§ **Given task**:
Extract, unchanged, every line from the top of the material below through the line with "the longer one.", and no more.

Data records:

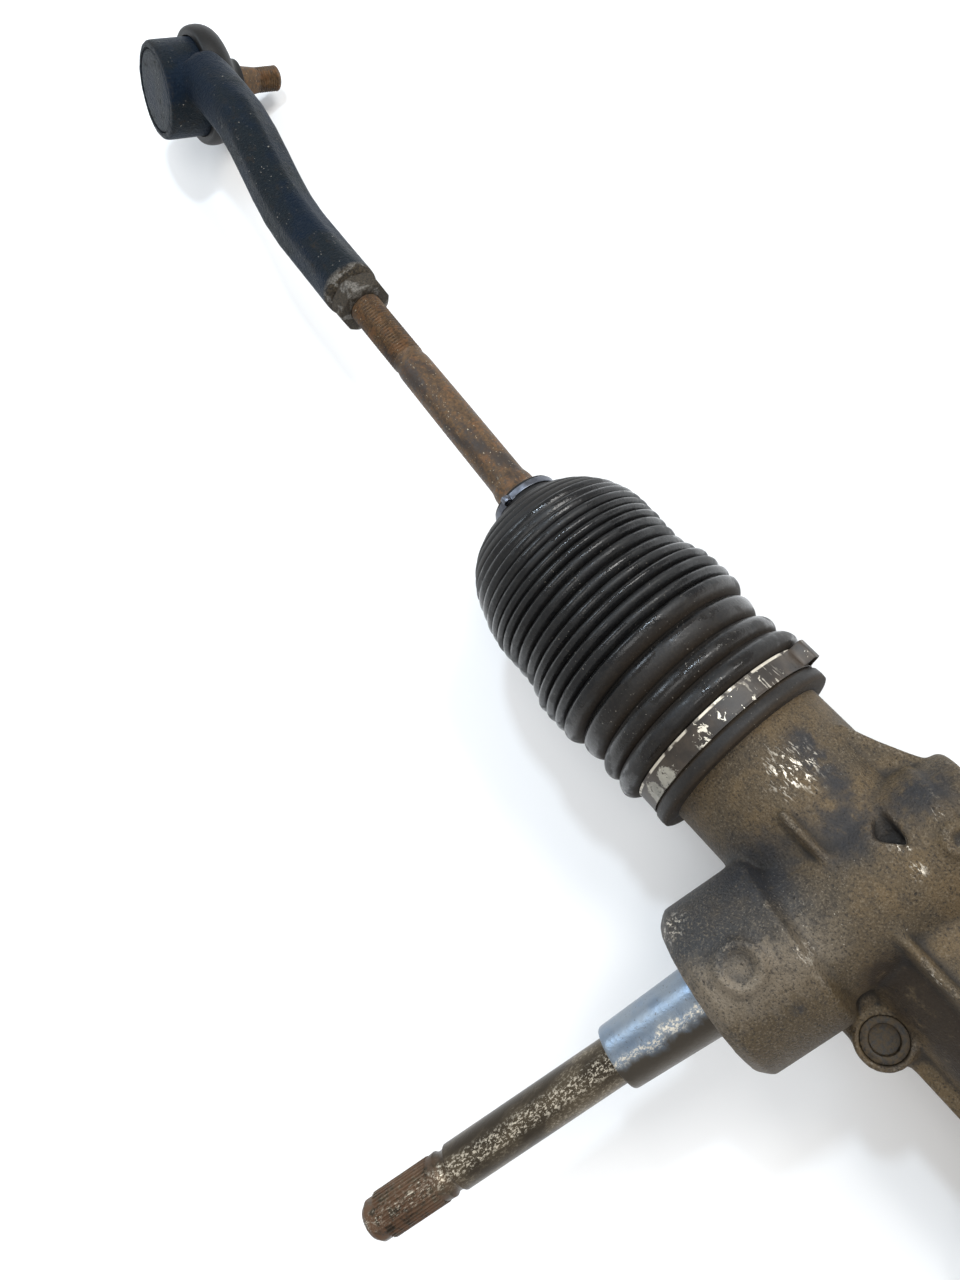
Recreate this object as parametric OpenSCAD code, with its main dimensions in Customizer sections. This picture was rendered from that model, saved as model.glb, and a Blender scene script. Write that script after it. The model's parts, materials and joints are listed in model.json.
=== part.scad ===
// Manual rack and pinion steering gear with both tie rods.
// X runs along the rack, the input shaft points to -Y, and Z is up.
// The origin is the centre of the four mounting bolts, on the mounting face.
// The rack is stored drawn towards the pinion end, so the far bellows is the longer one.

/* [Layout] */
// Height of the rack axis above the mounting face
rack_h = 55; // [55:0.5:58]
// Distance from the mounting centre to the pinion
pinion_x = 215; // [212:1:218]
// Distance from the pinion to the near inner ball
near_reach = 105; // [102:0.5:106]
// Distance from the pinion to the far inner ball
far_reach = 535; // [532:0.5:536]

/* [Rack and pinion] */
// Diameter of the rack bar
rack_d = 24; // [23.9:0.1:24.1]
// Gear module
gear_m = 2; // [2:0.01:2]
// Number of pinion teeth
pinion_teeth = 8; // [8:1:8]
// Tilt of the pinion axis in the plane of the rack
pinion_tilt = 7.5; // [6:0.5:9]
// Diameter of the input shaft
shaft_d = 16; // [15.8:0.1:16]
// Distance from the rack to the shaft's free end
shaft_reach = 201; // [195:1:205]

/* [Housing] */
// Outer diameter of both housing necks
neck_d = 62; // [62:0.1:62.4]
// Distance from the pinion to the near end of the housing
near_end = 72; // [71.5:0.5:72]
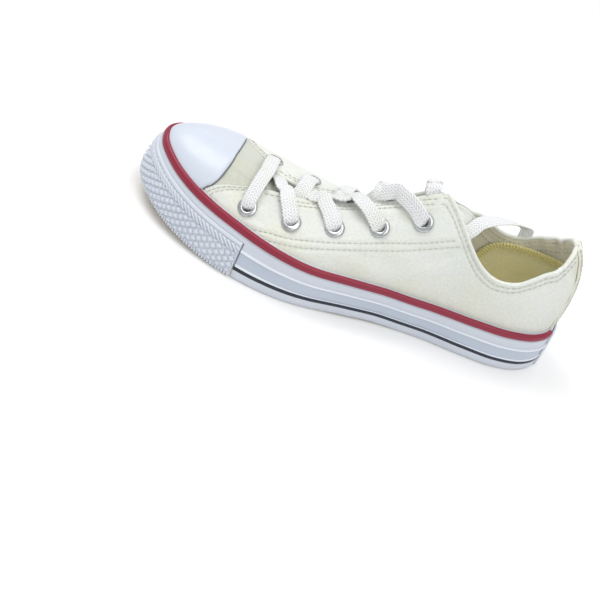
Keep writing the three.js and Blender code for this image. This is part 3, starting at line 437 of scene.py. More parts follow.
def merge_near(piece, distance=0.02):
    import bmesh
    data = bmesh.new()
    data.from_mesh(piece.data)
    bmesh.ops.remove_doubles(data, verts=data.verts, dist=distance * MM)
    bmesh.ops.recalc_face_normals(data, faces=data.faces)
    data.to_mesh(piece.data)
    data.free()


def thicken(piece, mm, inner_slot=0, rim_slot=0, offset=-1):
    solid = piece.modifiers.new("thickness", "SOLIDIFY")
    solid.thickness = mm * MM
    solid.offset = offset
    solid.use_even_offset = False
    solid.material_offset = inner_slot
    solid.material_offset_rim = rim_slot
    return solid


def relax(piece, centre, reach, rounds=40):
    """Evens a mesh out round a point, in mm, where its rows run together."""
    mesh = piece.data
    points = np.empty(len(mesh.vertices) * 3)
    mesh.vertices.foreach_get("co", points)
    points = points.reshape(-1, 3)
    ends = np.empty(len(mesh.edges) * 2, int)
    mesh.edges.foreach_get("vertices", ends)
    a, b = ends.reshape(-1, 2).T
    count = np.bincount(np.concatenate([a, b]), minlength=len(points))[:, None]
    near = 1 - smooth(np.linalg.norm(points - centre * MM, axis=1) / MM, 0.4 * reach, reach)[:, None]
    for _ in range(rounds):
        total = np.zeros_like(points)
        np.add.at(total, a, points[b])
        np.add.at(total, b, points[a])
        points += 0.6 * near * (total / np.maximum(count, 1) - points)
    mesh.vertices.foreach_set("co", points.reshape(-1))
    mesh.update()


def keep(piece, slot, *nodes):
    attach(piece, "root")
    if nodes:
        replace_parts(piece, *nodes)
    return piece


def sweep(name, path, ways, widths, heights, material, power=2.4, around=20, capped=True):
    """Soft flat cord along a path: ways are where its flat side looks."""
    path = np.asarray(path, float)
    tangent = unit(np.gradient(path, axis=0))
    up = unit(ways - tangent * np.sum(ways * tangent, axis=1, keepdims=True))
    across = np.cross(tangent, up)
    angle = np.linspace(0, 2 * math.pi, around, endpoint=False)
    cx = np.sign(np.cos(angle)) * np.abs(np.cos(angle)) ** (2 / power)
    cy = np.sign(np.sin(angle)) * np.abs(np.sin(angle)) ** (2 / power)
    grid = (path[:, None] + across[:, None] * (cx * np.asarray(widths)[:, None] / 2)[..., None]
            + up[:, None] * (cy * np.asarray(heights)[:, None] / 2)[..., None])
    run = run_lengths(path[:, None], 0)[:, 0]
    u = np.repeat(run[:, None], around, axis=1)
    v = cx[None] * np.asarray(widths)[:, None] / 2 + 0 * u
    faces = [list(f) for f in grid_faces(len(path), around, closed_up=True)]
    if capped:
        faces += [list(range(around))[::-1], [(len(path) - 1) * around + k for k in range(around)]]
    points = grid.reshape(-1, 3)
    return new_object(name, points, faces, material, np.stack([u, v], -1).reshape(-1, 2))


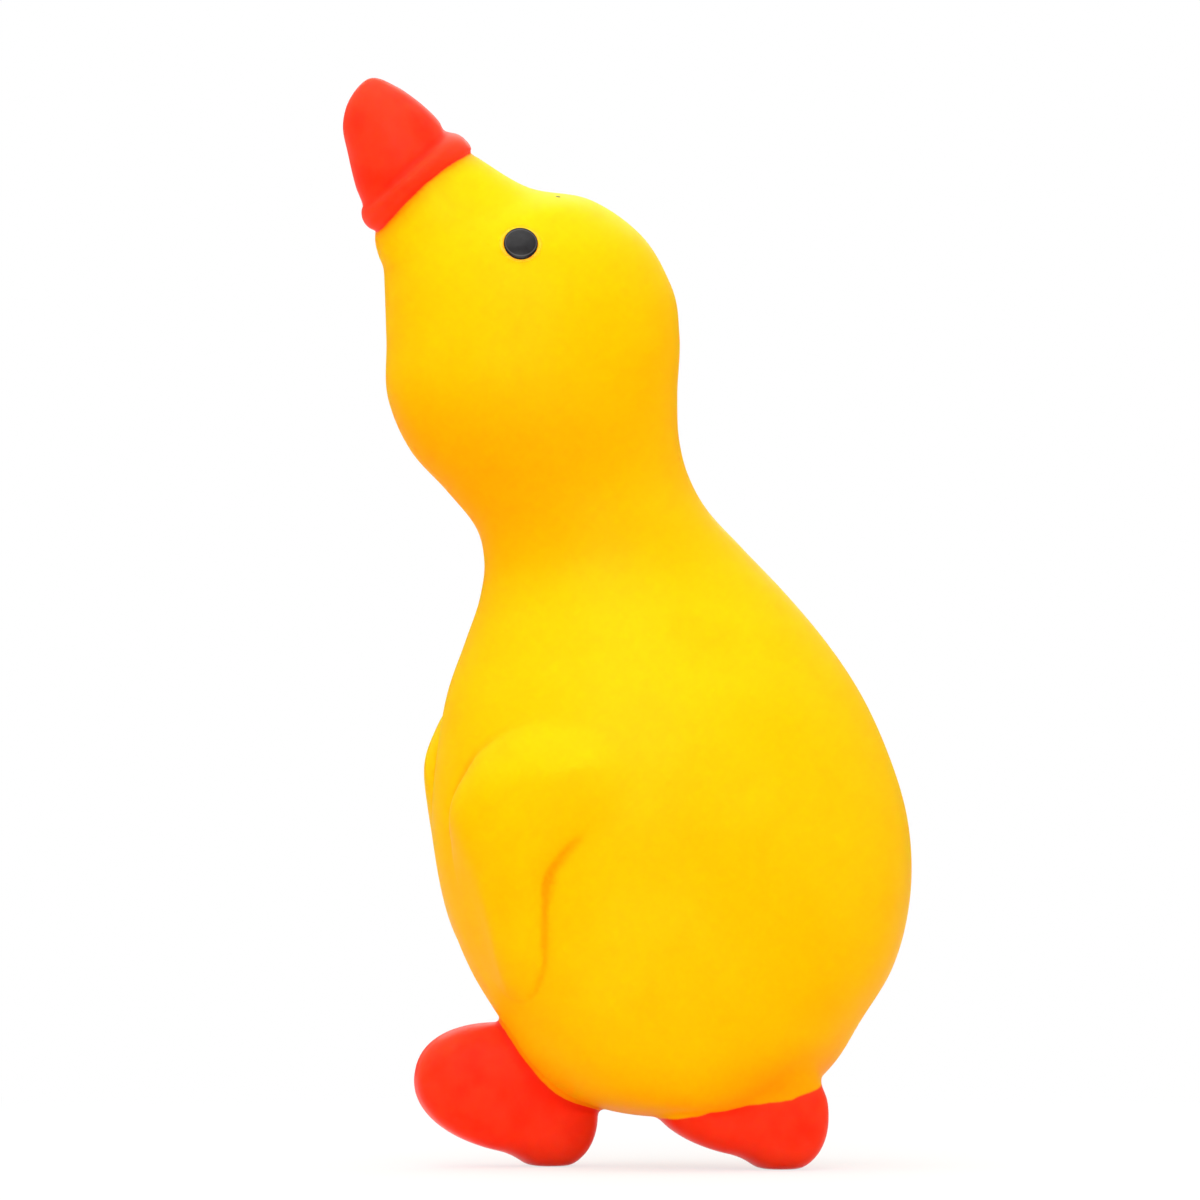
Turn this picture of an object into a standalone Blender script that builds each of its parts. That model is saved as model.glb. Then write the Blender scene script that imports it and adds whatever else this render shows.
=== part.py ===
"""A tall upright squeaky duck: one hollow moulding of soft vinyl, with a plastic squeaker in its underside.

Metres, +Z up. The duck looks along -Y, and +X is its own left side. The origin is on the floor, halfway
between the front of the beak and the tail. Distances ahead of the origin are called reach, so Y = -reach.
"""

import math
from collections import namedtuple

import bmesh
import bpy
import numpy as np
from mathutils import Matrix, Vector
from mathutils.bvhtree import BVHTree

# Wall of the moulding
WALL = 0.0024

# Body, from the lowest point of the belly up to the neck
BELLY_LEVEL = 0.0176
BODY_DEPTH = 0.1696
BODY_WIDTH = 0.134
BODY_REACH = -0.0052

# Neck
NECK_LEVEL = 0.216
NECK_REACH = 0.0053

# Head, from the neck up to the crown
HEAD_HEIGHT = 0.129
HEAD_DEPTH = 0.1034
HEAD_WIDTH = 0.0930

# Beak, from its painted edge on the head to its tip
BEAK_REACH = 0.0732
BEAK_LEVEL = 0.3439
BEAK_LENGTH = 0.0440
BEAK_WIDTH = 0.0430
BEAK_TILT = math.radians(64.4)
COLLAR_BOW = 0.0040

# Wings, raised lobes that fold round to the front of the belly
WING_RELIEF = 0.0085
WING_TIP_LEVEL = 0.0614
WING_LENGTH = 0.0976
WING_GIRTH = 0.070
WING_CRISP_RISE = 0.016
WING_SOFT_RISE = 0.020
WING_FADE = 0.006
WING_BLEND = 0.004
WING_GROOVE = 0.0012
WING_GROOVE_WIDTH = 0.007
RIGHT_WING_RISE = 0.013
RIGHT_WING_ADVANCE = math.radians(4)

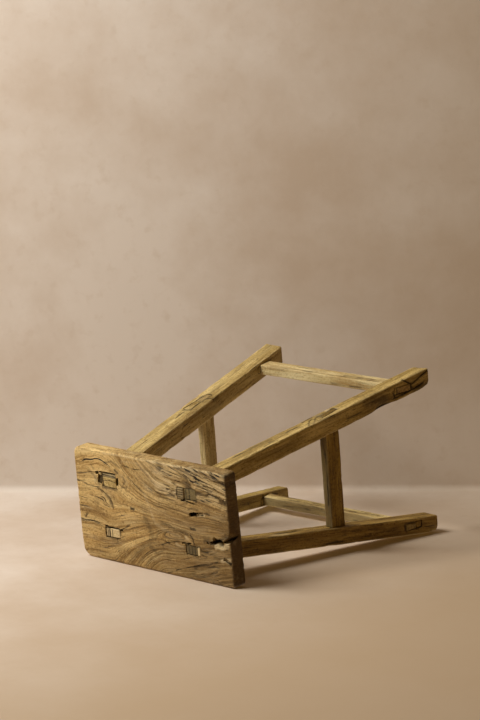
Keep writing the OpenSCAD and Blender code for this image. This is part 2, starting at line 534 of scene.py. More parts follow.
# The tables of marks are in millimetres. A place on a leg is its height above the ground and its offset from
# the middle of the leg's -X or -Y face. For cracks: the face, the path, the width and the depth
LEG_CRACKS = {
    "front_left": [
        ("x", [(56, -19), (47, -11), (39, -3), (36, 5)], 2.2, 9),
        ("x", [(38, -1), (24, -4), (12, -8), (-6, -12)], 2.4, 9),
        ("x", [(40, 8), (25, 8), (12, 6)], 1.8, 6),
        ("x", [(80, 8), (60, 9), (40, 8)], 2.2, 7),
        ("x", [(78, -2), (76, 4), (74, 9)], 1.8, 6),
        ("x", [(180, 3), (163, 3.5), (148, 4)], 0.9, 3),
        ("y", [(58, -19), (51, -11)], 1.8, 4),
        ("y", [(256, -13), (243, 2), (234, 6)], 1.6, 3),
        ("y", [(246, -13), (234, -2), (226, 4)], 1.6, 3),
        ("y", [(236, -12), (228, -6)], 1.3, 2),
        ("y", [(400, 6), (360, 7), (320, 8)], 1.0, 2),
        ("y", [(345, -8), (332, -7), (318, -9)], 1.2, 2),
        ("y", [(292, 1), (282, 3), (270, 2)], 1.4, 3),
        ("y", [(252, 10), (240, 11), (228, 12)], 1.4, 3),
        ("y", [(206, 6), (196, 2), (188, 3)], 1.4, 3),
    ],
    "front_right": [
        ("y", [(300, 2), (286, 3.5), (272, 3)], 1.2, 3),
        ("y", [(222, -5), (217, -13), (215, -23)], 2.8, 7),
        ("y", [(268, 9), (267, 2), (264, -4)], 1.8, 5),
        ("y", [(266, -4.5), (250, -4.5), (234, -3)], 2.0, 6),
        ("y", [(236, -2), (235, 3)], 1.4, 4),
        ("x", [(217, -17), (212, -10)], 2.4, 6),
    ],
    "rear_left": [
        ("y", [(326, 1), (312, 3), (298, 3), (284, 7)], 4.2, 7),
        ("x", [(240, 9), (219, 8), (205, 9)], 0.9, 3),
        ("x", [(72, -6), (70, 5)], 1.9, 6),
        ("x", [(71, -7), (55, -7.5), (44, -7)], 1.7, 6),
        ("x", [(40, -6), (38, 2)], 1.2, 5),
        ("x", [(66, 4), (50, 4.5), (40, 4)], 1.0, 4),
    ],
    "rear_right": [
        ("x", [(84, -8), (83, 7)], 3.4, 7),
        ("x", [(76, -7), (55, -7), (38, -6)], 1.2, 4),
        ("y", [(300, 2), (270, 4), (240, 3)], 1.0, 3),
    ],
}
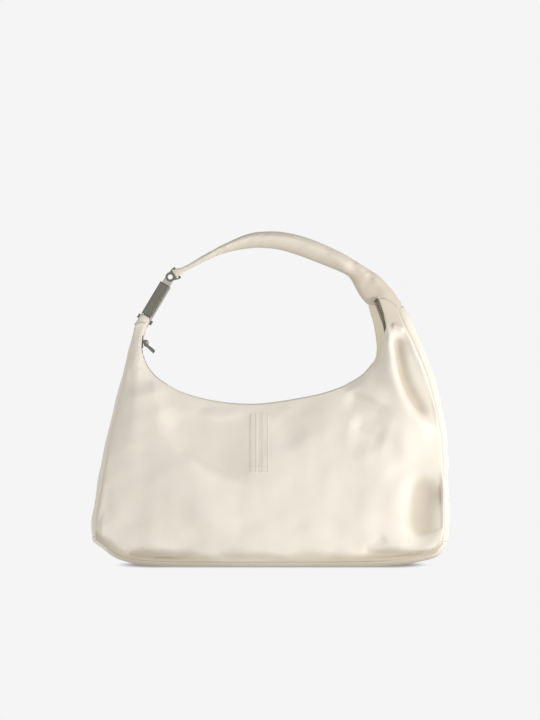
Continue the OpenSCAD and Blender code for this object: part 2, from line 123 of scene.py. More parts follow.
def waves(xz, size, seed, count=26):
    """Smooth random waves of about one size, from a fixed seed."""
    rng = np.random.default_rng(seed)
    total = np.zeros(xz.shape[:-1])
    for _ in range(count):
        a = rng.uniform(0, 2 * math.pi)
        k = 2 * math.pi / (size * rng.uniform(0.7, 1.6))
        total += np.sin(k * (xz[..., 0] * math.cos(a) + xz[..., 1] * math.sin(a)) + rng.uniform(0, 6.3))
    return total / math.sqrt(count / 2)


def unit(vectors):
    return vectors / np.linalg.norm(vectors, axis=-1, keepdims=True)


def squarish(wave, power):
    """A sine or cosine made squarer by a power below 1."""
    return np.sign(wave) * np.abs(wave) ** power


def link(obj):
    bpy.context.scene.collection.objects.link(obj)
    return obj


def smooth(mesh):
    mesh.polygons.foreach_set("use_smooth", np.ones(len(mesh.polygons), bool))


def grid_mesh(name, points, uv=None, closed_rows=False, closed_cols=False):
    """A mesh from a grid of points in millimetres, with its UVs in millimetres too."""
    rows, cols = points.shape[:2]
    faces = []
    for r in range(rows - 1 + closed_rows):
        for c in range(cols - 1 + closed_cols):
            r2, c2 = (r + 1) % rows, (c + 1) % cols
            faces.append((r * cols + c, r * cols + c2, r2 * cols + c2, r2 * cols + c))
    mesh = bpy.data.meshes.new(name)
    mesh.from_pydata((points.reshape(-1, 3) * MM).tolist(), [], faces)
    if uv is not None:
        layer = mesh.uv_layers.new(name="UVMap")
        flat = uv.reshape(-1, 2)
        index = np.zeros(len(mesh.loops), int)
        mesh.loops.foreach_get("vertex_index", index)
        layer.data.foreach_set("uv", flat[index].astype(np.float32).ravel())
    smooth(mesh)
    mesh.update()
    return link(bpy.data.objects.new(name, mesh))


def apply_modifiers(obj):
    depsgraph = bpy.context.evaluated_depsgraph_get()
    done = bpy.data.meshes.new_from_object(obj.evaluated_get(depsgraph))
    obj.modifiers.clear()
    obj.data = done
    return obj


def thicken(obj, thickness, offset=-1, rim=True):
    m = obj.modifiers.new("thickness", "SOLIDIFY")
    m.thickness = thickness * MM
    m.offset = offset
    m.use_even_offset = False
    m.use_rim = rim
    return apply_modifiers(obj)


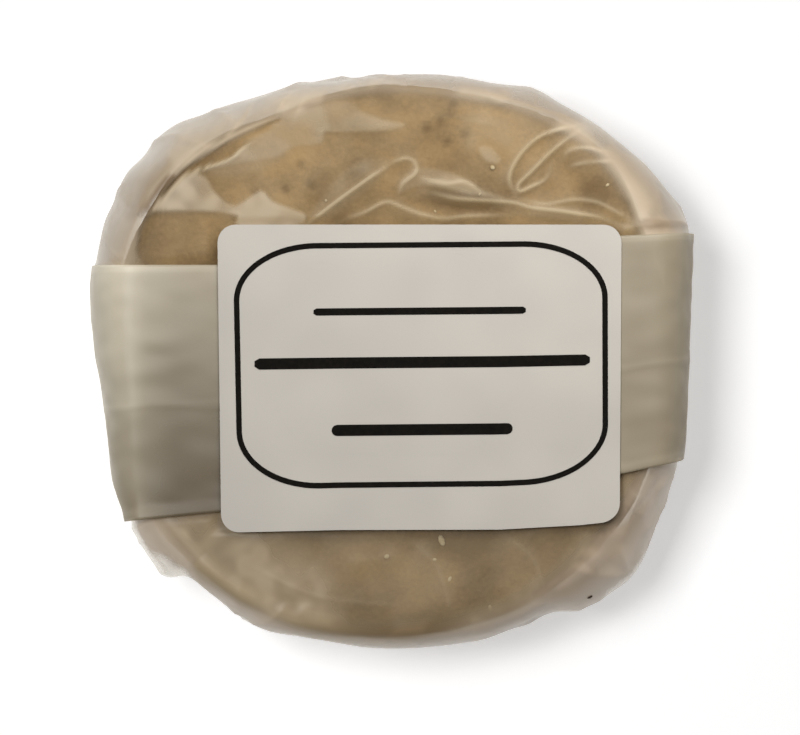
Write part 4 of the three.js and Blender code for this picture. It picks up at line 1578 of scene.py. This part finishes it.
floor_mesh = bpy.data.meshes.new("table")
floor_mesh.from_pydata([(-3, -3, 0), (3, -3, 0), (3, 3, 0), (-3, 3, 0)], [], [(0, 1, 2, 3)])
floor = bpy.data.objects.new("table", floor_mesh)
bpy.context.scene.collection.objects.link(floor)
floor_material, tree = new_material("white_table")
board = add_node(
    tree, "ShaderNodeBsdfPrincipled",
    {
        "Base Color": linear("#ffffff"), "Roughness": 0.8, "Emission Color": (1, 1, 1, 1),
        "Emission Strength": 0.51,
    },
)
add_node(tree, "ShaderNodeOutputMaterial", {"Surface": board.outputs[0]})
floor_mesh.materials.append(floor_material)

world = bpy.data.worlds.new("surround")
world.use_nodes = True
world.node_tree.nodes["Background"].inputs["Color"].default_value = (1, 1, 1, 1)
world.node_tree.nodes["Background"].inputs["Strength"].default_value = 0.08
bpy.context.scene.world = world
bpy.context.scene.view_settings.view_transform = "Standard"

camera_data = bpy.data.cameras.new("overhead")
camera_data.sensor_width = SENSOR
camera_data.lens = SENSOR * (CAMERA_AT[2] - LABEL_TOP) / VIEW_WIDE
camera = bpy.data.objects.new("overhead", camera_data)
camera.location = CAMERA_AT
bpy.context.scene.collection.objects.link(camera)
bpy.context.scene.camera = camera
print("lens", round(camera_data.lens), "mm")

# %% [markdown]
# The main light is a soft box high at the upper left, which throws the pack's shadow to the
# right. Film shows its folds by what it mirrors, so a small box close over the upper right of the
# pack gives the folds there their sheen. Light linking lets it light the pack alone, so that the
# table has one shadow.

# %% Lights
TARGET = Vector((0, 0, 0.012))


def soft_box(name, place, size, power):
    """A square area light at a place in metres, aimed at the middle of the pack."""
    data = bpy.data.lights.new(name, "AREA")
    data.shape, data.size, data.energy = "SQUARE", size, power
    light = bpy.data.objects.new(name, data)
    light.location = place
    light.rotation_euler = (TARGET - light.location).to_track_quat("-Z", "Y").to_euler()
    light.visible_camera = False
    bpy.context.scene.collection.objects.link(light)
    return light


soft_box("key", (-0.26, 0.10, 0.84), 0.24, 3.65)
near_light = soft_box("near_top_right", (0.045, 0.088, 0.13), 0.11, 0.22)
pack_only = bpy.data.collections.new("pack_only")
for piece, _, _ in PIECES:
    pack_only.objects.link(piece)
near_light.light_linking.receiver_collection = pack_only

§ **Written solution**:
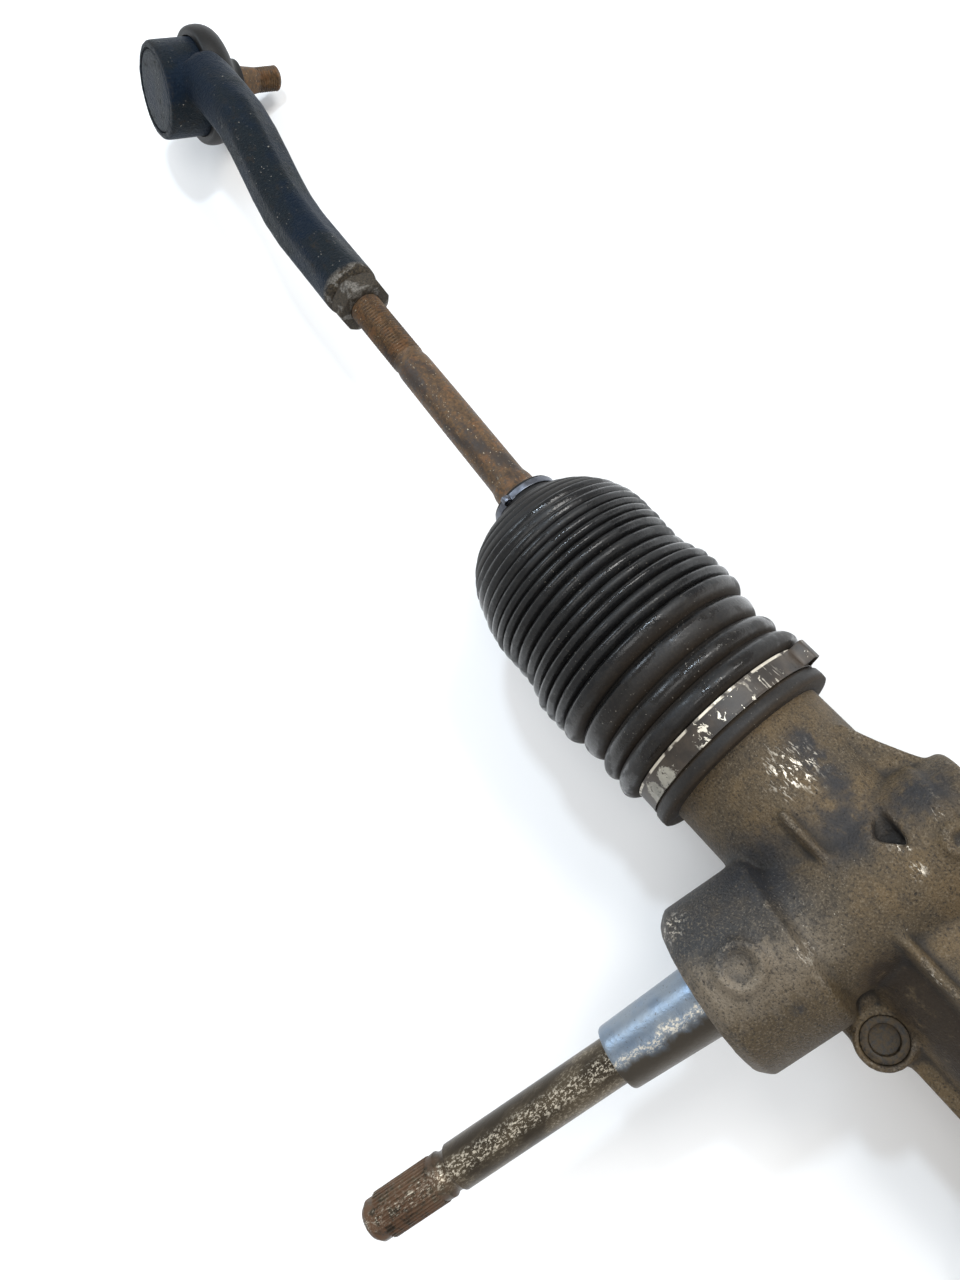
Recreate this object as parametric OpenSCAD code, with its main dimensions in Customizer sections. This picture was rendered from that model, saved as model.glb, and a Blender scene script. Write that script after it. The model's parts, materials and joints are listed in model.json.
=== part.scad ===
// Manual rack and pinion steering gear with both tie rods.
// X runs along the rack, the input shaft points to -Y, and Z is up.
// The origin is the centre of the four mounting bolts, on the mounting face.
// The rack is stored drawn towards the pinion end, so the far bellows is the longer one.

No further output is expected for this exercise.